**AIM:**
Starting at the line containing "const ring = new", copy each line exactly, ending with the line containing "low, high = part_box(RING_NODE)". Leave out everything else.

**TASK DATA:**
-*-*-

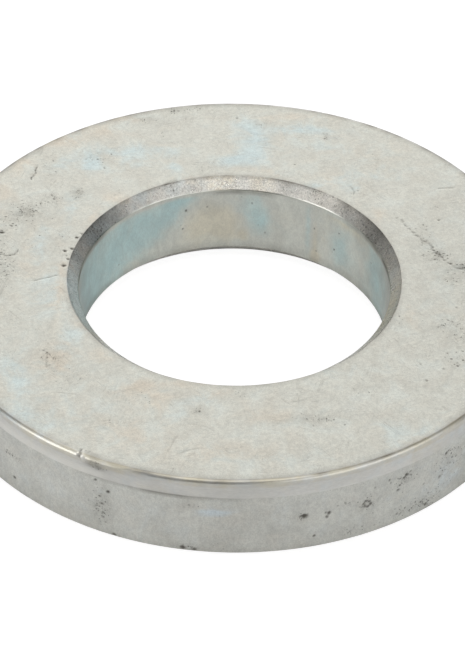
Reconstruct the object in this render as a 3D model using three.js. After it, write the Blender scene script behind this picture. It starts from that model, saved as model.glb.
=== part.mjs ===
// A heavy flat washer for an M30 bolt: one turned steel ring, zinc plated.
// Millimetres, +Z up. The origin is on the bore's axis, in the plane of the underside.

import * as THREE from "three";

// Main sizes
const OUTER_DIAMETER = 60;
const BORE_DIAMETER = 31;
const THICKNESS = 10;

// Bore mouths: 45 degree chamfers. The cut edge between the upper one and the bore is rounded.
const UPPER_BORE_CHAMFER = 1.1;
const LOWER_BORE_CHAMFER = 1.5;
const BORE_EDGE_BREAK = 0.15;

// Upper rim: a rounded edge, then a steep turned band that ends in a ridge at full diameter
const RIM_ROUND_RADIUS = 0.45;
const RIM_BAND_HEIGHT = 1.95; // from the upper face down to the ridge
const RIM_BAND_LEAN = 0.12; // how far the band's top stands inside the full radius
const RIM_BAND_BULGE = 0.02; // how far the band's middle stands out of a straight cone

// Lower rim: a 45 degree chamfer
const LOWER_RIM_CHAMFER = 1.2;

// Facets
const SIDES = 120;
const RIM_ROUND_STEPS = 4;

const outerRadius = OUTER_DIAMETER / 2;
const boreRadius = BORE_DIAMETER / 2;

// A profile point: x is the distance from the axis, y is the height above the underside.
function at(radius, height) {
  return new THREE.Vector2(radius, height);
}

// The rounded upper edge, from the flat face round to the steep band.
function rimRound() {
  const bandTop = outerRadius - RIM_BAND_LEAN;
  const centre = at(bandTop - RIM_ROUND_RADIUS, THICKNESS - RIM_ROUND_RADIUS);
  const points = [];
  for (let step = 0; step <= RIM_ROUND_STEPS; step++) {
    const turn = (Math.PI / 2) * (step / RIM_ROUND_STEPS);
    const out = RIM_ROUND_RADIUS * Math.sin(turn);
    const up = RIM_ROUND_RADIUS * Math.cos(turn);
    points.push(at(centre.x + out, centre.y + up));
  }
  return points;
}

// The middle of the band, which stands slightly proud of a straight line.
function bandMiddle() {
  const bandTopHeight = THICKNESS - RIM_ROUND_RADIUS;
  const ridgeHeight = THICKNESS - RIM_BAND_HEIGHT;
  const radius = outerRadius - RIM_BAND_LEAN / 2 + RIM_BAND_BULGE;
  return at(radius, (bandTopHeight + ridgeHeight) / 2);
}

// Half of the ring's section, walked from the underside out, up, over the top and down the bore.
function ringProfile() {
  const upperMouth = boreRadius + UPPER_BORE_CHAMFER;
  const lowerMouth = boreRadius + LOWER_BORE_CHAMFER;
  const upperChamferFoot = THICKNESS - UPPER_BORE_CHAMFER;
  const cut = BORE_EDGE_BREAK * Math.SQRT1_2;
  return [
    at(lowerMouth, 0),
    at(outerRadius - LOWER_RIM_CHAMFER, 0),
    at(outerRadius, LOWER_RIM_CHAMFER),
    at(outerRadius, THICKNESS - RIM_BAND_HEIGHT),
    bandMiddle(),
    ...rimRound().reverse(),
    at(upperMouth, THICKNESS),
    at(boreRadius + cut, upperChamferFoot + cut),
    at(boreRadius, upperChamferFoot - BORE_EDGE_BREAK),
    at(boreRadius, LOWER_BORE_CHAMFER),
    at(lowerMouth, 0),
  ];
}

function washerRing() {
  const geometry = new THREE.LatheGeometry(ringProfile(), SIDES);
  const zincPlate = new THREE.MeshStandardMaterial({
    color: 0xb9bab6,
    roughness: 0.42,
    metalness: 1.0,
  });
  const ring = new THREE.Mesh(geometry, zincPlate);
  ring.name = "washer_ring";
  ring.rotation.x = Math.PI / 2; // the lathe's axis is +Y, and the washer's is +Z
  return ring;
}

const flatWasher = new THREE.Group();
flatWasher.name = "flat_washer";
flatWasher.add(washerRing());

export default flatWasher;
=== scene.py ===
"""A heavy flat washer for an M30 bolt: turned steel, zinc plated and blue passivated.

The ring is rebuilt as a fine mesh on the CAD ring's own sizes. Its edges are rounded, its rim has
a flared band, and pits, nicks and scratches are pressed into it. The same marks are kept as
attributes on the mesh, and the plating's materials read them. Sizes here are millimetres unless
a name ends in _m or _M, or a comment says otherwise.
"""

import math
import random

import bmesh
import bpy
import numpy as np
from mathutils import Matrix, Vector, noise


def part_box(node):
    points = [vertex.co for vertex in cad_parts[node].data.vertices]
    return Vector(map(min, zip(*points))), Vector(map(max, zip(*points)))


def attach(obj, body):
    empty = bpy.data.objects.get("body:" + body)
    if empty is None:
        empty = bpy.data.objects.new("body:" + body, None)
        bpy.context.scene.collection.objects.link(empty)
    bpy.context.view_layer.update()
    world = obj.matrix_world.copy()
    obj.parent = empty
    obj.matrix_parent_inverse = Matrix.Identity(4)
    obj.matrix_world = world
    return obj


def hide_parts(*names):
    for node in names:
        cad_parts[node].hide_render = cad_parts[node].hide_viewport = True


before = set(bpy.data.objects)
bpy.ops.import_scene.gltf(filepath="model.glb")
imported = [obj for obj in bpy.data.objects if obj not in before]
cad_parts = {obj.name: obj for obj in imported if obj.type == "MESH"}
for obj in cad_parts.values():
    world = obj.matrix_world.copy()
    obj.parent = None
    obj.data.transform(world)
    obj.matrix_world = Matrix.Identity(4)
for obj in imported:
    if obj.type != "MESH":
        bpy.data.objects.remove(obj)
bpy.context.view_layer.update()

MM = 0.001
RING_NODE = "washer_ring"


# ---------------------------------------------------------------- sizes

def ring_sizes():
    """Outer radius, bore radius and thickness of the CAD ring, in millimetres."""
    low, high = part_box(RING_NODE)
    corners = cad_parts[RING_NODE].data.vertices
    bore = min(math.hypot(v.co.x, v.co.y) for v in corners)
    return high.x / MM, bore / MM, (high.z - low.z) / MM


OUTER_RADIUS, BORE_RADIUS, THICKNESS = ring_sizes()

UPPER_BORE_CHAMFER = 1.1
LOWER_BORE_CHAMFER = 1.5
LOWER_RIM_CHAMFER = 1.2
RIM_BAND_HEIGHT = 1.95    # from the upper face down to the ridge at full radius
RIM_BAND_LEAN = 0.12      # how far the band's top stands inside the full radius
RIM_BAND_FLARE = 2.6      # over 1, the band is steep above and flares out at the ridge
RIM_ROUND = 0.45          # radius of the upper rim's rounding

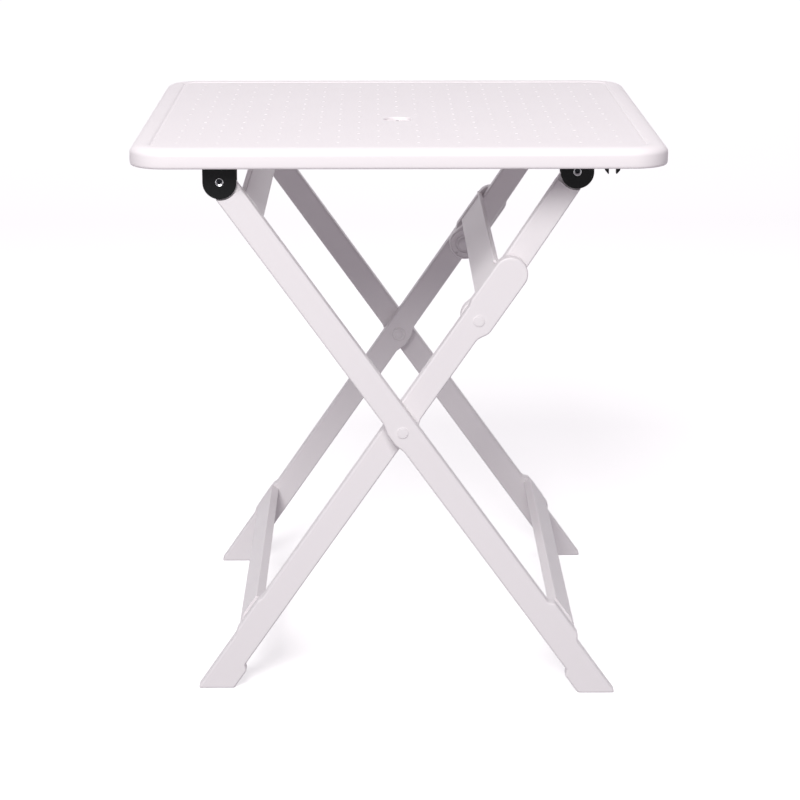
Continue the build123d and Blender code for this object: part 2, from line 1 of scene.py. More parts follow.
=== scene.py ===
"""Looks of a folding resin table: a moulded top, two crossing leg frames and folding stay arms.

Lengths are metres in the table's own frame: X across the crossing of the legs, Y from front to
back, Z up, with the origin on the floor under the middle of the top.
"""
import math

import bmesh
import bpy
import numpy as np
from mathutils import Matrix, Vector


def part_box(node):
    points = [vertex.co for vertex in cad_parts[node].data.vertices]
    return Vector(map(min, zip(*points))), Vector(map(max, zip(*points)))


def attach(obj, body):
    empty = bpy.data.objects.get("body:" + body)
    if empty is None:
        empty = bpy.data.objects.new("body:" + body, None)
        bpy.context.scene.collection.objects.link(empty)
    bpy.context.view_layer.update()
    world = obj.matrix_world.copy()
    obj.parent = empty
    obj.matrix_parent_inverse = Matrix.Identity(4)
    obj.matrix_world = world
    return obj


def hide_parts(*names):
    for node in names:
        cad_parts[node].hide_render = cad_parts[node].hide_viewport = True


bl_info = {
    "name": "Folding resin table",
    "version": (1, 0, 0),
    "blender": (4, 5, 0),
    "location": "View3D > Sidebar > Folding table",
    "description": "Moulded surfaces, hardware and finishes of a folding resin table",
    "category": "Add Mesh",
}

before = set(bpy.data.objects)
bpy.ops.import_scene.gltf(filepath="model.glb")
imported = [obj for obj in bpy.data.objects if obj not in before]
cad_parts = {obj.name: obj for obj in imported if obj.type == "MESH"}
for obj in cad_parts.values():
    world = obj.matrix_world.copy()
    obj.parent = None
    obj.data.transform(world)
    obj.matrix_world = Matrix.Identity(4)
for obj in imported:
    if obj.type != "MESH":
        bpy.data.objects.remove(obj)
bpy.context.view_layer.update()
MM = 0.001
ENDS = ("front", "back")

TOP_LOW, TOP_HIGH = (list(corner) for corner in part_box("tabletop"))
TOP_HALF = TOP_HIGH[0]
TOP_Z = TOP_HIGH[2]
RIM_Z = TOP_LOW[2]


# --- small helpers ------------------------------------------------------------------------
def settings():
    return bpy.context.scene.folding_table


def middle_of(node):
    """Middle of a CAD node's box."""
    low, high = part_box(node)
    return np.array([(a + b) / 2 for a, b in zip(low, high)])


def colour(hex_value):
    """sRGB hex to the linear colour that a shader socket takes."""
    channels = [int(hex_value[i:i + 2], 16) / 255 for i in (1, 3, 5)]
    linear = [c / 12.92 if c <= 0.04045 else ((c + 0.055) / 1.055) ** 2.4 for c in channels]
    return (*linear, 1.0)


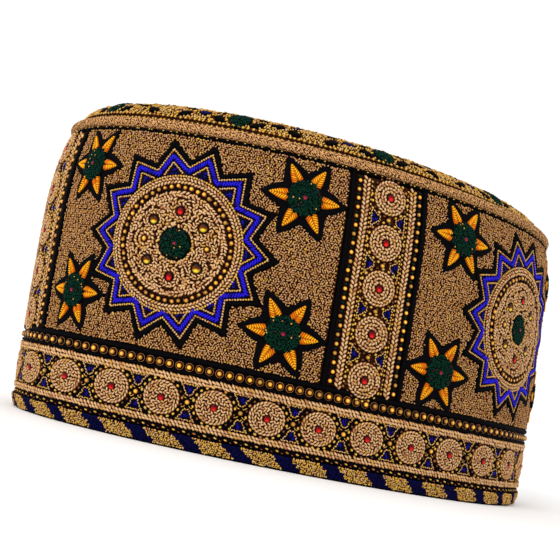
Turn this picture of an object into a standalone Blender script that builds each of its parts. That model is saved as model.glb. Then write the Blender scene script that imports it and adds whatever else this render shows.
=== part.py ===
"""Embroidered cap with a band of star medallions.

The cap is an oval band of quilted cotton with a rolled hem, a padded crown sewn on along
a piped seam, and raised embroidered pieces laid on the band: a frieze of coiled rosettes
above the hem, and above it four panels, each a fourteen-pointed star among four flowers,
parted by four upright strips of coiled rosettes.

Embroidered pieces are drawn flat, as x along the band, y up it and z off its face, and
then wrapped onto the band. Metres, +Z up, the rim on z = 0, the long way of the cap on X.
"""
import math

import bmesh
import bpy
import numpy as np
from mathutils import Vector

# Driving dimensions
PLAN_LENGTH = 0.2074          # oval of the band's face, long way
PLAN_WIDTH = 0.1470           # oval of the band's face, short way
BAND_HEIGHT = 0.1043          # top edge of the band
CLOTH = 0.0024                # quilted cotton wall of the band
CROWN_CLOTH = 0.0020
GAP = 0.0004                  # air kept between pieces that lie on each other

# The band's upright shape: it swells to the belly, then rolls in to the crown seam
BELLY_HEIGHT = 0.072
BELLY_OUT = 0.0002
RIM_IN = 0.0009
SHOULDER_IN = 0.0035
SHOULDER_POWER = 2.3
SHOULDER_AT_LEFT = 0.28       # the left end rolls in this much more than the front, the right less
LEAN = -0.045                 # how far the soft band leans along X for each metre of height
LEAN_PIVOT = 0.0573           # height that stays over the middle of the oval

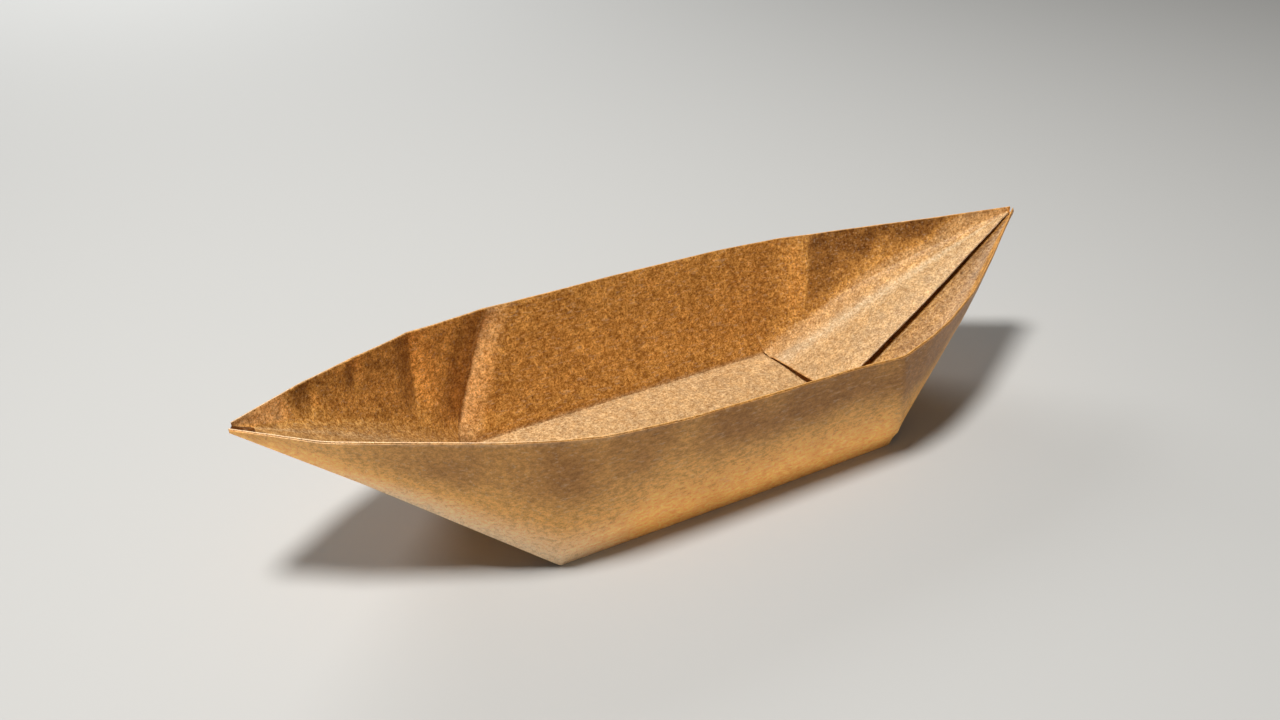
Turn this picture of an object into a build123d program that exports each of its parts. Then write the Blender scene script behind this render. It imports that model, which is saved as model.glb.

-*-*-

**WRITTEN SOLUTION:**
  const ring = new THREE.Mesh(geometry, zincPlate);
  ring.name = "washer_ring";
  ring.rotation.x = Math.PI / 2; // the lathe's axis is +Y, and the washer's is +Z
  return ring;
}

const flatWasher = new THREE.Group();
flatWasher.name = "flat_washer";
flatWasher.add(washerRing());

export default flatWasher;
=== scene.py ===
"""A heavy flat washer for an M30 bolt: turned steel, zinc plated and blue passivated.

The ring is rebuilt as a fine mesh on the CAD ring's own sizes. Its edges are rounded, its rim has
a flared band, and pits, nicks and scratches are pressed into it. The same marks are kept as
attributes on the mesh, and the plating's materials read them. Sizes here are millimetres unless
a name ends in _m or _M, or a comment says otherwise.
"""

import math
import random

import bmesh
import bpy
import numpy as np
from mathutils import Matrix, Vector, noise


def part_box(node):
    points = [vertex.co for vertex in cad_parts[node].data.vertices]
    return Vector(map(min, zip(*points))), Vector(map(max, zip(*points)))


def attach(obj, body):
    empty = bpy.data.objects.get("body:" + body)
    if empty is None:
        empty = bpy.data.objects.new("body:" + body, None)
        bpy.context.scene.collection.objects.link(empty)
    bpy.context.view_layer.update()
    world = obj.matrix_world.copy()
    obj.parent = empty
    obj.matrix_parent_inverse = Matrix.Identity(4)
    obj.matrix_world = world
    return obj


def hide_parts(*names):
    for node in names:
        cad_parts[node].hide_render = cad_parts[node].hide_viewport = True


before = set(bpy.data.objects)
bpy.ops.import_scene.gltf(filepath="model.glb")
imported = [obj for obj in bpy.data.objects if obj not in before]
cad_parts = {obj.name: obj for obj in imported if obj.type == "MESH"}
for obj in cad_parts.values():
    world = obj.matrix_world.copy()
    obj.parent = None
    obj.data.transform(world)
    obj.matrix_world = Matrix.Identity(4)
for obj in imported:
    if obj.type != "MESH":
        bpy.data.objects.remove(obj)
bpy.context.view_layer.update()

MM = 0.001
RING_NODE = "washer_ring"


# ---------------------------------------------------------------- sizes

def ring_sizes():
    """Outer radius, bore radius and thickness of the CAD ring, in millimetres."""
    low, high = part_box(RING_NODE)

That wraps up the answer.